Check each line of the material below for "this", then copy the ones that contain it.

### Dataset rows:

===============

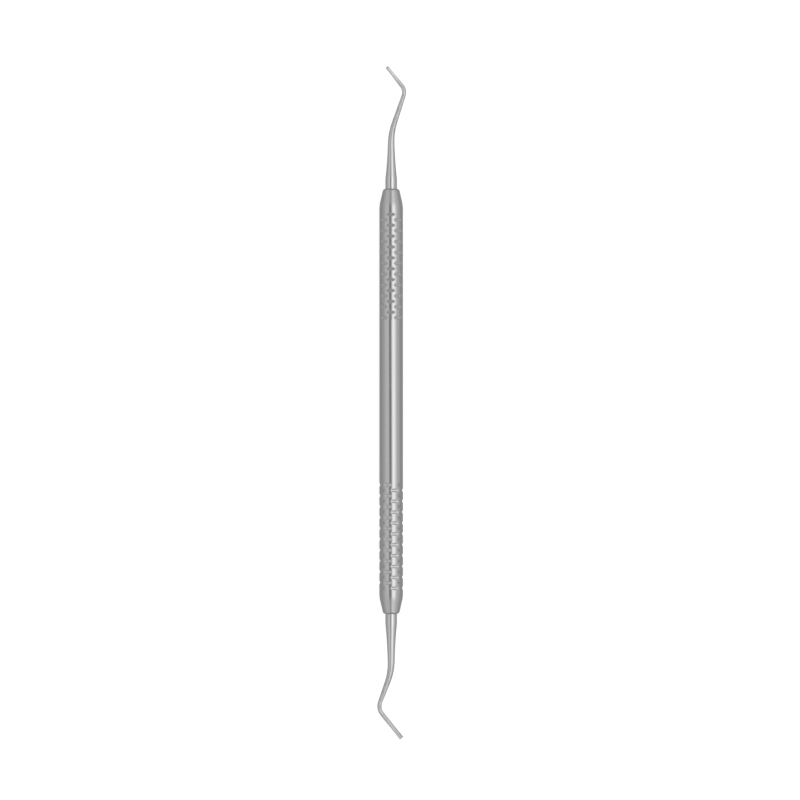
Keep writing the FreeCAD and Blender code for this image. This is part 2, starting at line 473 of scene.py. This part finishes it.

===============

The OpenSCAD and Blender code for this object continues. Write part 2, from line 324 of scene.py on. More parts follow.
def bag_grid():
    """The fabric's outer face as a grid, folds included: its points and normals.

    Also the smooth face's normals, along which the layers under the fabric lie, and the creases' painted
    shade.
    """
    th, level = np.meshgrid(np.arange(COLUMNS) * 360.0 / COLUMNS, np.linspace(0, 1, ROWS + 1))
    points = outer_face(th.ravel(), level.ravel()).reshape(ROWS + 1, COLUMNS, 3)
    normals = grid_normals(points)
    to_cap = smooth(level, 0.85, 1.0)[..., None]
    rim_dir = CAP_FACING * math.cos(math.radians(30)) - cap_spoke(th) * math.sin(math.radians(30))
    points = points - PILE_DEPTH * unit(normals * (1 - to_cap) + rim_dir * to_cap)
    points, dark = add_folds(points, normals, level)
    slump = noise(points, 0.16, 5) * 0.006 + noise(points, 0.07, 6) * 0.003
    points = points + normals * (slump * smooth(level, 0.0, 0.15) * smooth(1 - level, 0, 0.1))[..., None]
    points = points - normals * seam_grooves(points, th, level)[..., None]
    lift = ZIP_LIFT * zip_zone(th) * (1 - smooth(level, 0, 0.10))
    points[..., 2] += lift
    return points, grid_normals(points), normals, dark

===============

### Worked answer:
Keep writing the FreeCAD and Blender code for this image. This is part 2, starting at line 473 of scene.py. This part finishes it.
The OpenSCAD and Blender code for this object continues. Write part 2, from line 324 of scene.py on. More parts follow.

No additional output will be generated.